RATIONALE Universally, the most common method of embedding dissected or resected fresh frozen (FF) tissues is within optimal cutting temperature (OCT) media. Unfortunately, OCT is not ideal for mass spectrometry (MS) assays. The media perfuses through tissues, resulting in persistent polymer contamination causing issues for sensitive analyses. Complete removal of all OCT media background would enable techniques such as MS imaging (MSI) to be bridged to clinically relevant samples stored in biobanks which possess extensive medical histories. Even though methods have been outlined for spatial lipidomics and proteomics, many still avoid these tissues despite vast potential for biological discoveries applying MS or MSI. METHODS Reference FF human pancreas was prepared within OCT media and cryosectioned for matrix-assisted laser desorption/ionization (MALDI)-MSI. Sample preparation protocols using aqueous ammonium formate for spatial lipidomics, and a variety of solutions for fixation, delipidation, and salt removal enabled spatial proteomics as well. MSI was performed on a UHMR HF Orbitrap MS detected broad classes of lipids and intact proteins, enabling an assessment of polymer perfusion and signal delocalization over a broad mass range to evaluate any deleterious artifacts. RESULTS We observe lower polymer contamination from OCT tissues with ammonium formate washes as expected, with several caveats.
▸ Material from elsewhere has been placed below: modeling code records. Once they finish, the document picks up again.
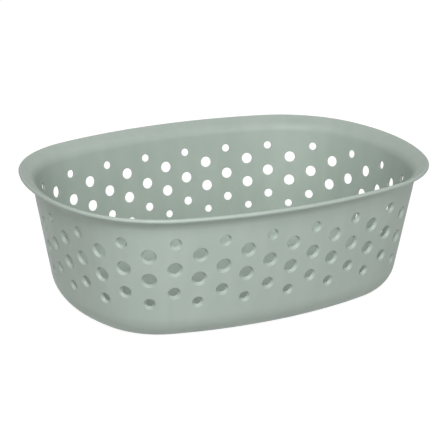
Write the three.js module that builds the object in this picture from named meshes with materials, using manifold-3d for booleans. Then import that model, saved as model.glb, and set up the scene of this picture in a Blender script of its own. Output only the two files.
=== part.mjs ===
// A shallow oval basket, moulded in one piece: a plain floor on a low foot ring, a wall that leans
// outwards and is pierced all round by staggered round holes, and a flared lip with a rounded edge.
// Millimetres, +Z up. The origin is under the middle of the basket, on the surface that it stands on.
// +X runs along the basket and +Y across it.

import * as THREE from "three";
import { mergeGeometries, mergeVertices } from "three/addons/utils/BufferGeometryUtils.js";
import Module from "manifold-3d";

// Overall size, over the outermost edge of the lip.
const rimLength = 280;
const rimWidth = 207.5;
const basketHeight = 91.3;

// Outline of that edge from above: one arc on each long side, one on each short end, and a corner
// arc between them. A bow is how far the arc stands out at its middle, over the box round the rim.
const longSideBow = 33.6;
const shortEndBow = 49.4;
const rimCornerRadius = 75;

// Wall. The fillet is the outer one, where the wall turns into the floor.
const wallThickness = 2.4;
const wallLeanDegrees = 10.26;
const baseFilletRadius = 21.9;

// Lip. Its reach runs from where the wall's inner face and the lip's would meet to the outermost
// edge, and its slope is measured up from level. The blend is the radius of the curve between the
// wall and the lip, on the outside.
const lipReach = 10.68;
const lipSlopeDegrees = 31;
const lipThickness = 2.6;
const lipEdgeRadius = 1.1;
const lipBlendRadius = 7;

// Floor, held off the surface below by a foot ring just inside the fillet.
const floorThickness = 2.4;
const footHeight = 1;
const footRingWidth = 6;
const footStepWidth = 1.2;

// Holes. Two kinds of column take turns round the wall. A bore is the diameter at the inner face, and
// each hole opens out by the flare, all round, towards the outer face. The top row hangs below where
// wall and lip would meet, and the bottom row stands above the fillet. The cutters overrun the outer
// face.
const holeColumns = 44;
const topRowDrop = 14.21;
const bottomRowRise = 11.07;
const topRowBore = 5.4;
const middleRowsBore = 7.6;
const fifthRowBore = 6;
const bottomRowBore = 5.2;
const holeFlare = 2;
const cutOverrun = 1;

// How far up each row sits, from the bottom row (0) to the top row (1).
const secondRowShare = 0.797;
const thirdRowShare = 0.575;
const fourthRowShare = 0.399;
const fifthRowShare = 0.176;

// How much of each column's pitch is one flat facet.
const facetShare = 0.73;

// How finely the curves are divided.
const holeSides = 12;
const filletSteps = 4;
const blendSteps = 4;
const edgeSteps = 2;

const plasticColour = 0xa9b7ac;
const plasticRoughness = 0.5;

const wasm = await Module();
wasm.setup();

const lean = THREE.MathUtils.degToRad(wallLeanDegrees);
const slope = THREE.MathUtils.degToRad(lipSlopeDegrees);
const quarterTurn = Math.PI / 2;

// The arc through the middle of one side, from its half chord and its bow.
function arcRadius(halfChord, bow) {
  return (halfChord * halfChord + bow * bow) / (2 * bow);
}

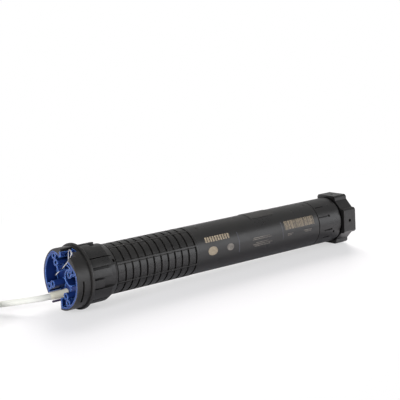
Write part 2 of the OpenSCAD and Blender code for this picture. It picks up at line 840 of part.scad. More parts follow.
module electronics_housing() {
  color("#29292b") difference() {
    union() {
      ring(housing_x, housing_len, body_r - groove_depth, 0);
      for (i = [0:pad_count - 1]) {
        start = housing_x + pad_pitch*i + (i > 0 ? end_pad_extra : 0);
        long = pad_pitch - groove_w + (i == 0 || i == pad_count - 1 ? end_pad_extra : 0);
        at(start) linear_extrude(long) difference() {
          circle(body_r);
          for (k = [0:bar_count - 1]) for (side = [-1, 1])
            rotate(bar_turn + 360*k/bar_count + side*slit_angle)
              translate([-slit_w/2, body_r - slit_depth]) square([slit_w, slit_depth + over]);
        }
      }
      ring(tube_x - end_ring, end_ring, body_r, 0);
      at(housing_x + end_ring) linear_extrude(housing_len - 2*end_ring) for (k = [0:bar_count - 1])
        rotate(bar_turn + 360*k/bar_count) translate([-bar_w/2, body_r - 2*groove_depth])
          square([bar_w, 2*groove_depth + bar_rise]);
      ring(tube_x - over, spigot_len + over, spigot_r, 0);
    }
    ring(housing_x - over, housing_len + spigot_len + 2*over, housing_bore_r, 0);
    screw_holes(tube_x + screw_inset, running);
  }
}

module board_carrier() {
  low = board_drop - 2*board_t;
  color("#3c3f44") at(board_x - board_margin) linear_extrude(board_len + 2*board_margin) intersection() {
    difference() {
      circle(carrier_r);
      difference() {
        circle(carrier_r - carrier_wall);
        for (side = [-1, 1])
          translate([side*(board_half - ledge_w/2) - ledge_w/2 + side*fit, -board_drop - ledge_t - touch])
            square([ledge_w, ledge_t]);
      }
    }
    translate([-carrier_r, -2*carrier_r - low]) square([2*carrier_r, 2*carrier_r]);
  }
}

// A box on the board: start along the board, middle across it, then length, width and height
module on_board(along, across, size, lift = 0) {
  at(board_x + along) translate([across - size[1]/2, board_top + touch + lift, 0])
    cube([size[1], size[2], size[0]]);
}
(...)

This was most effective in negative ion mode, where in tandem with the boosted lipid signal positive results were achieved for phospholipids (600-900 Da) and higher mass lipids (>1250 Da). Positive ion mode analyses can be completed for phospholipids, but the condensation of alkali adducts to protonated forms not only increased lipid signals, but also increased signals of larger, persistent PEG oligomers (>1250 Da) which were not previously reported. Even with extensive tissue washing completing a spatial proteomics protocol, the removal of all remnant artifacts of OCT media was not feasible. CONCLUSIONS The finding of these persistent remnant polymers from the OCT embedding process has several consequences for MSI, directly effecting primary performance of the MALDI source and lipid and protein analyses. This does not mean OCT tissues should not be or cannot be used for spatial omics by MSI, but several quality control and quality assurance measures should be implemented, and we discuss paths forward and several considerations.